Chapter 18 - Skinny dipping in North Carolina
Maurice Corina was one of the few journalists to be trusted when I switched into public relations.
In 1973 Edelman in London was appointed by Celanese Corporation to handle the public relations for Cytrel, its man-made tobacco supplement that was to be used in cigarettes to be test marketed by Imperial Tobacco and Gallaher in the UK.
This was a highly sensitive move given the strength of the anti-smoking lobby in Parliament and the public at large and called for a high risk PR strategy.
My plan was to invite five leading journalists, known for their knowledge of the tobacco industry and investigative reporting styles to be given a comprehensive briefing on Cytrel before the cigarettes were launched. If the publicity was negative, the launch would be aborted.
Maurice Corina was my obvious first pick, followed by Richard Milner, a lawyer by background, who wrote for the Sunday Times Business News, Sandy McLachlan of the Financial Times, Lawrence McGinty, then of New Scientist and later to become Science Editor of the award winning ITV News, and Richard Woodman of the Press Association, Britain’s national news agency.
The briefings took place at a Celanese facility in Charlotte, North Carolina and everything went very smoothly.
The journalists and the Celanese executives sat down to a very informal dinner to mark the end of the visit and suddenly it all fell apart.
The heat and the Southern Comfort cocktails took their toll on the journalists and I managed to get them back to our motel. Other guests were around the swimming pool when we arrived and one of our party, Richard Milner, decided it was time to go skinny dipping. Off came his clothes as he pranced around the poolside in front of horrified hotel guests.
Cheered on by the other journalists, Richard continued his war dance until I decided to step in. Richard – small, wiry, and naked – did not make an easy opponent so I decided he needed cooling off and I pushed him into the pool. It worked. With Maurice’s help I fished him out and got him to his room. The other journalists went to bed as quiet as lambs.
The next day we had arranged for the journalists to telex their stories back to London and by this time I was terrified what they would write in the wake of the poolside incident the night before.
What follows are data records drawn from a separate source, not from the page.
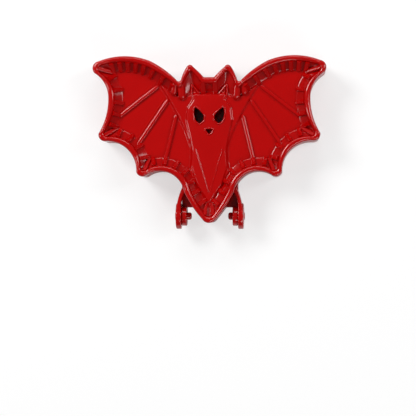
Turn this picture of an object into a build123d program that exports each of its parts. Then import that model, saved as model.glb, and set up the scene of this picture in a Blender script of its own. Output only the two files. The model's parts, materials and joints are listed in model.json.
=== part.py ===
# A hand pie mold in the shape of a bat: two moulded halves that fold together on a hinge.
# It lies closed on its back, with the face half on top and the hinge towards -Y.
import os

from build123d import *

# Heights, all measured from the mating plane of the two halves
HALF_HEIGHT = 14.0
PARTING_GAP = 0.2
PANEL_FACE = 7.0
CAVITY_DEPTH = 5.0
SHELL = 2.0
MATING_Z = HALF_HEIGHT

# Hinge: the axis runs along X, and every outline below is measured from it
DISC_RADIUS = 8.4
DISC_INNER_X = 18.4
DISC_OUTER_X = 22.3
DISC_EDGE = 0.5
ARM_INNER_X = 18.5
ARM_OUTER_X = 21.4
ARM_CLEARANCE = 0.4
LUG_RADIUS = 6.3
LUG_INNER_X = 14.8
LUG_OUTER_X = 18.3
LUG_ROOT = 9.0
PIN_RADIUS = 2.4
PIN_INNER_X = 11.9
PIN_NOSE = 1.6
RUNNING_CLEARANCE = 0.05
WEB_THICKNESS = 4.0
WEB_EDGE_Y = 5.6
RAKE_START_Y = 0.5
RAKE_END_Y = -5.0

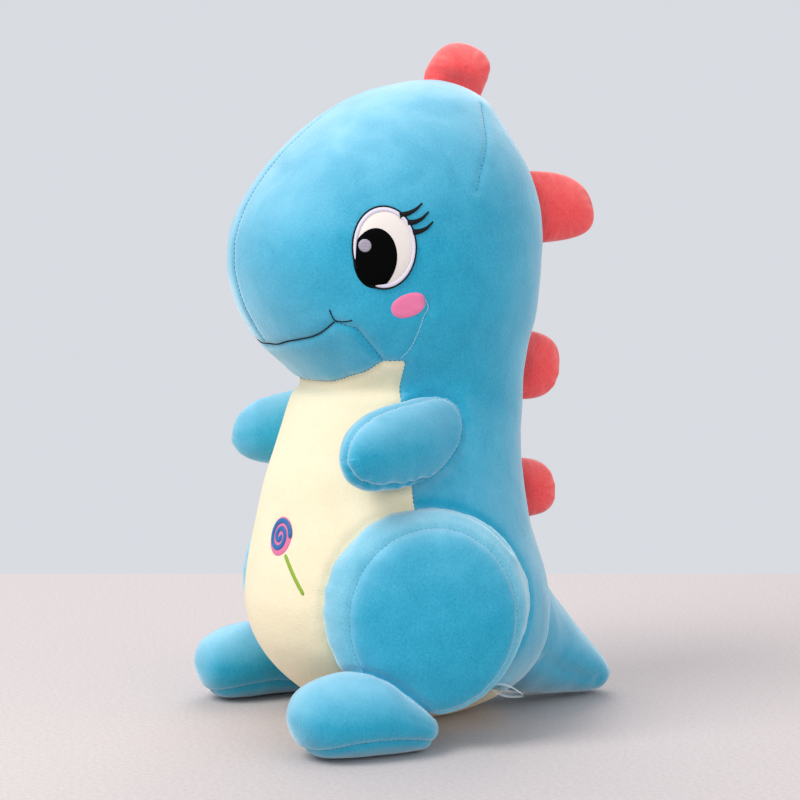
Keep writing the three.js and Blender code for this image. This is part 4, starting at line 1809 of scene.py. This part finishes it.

The best I could do was to have some early warning of what was in their stories and be prepared to answer the fall-out. So I hatched a plan to intercept their pieces before they actually left Charlotte and thankfully all worked out well.
How I did it was illegal and must remain my secret. To my relief as well as the clients, the stories were positive, as far as they could be.
Richard Milner was particularly supportive and later the group, headed by Maurice apologized for their behaviour. We all laughed it off.
The Cytrel cigarettes were launched quite successfully but never really took off because the British Government at the time refused to support the ‘safer smoking’ campaign by reducing the tax on them.
Back in London, I confided in Maurice how I had ‘kidnapped’ their stories. He simply smiled but I sensed he had made a mental note never to trust a PR man again.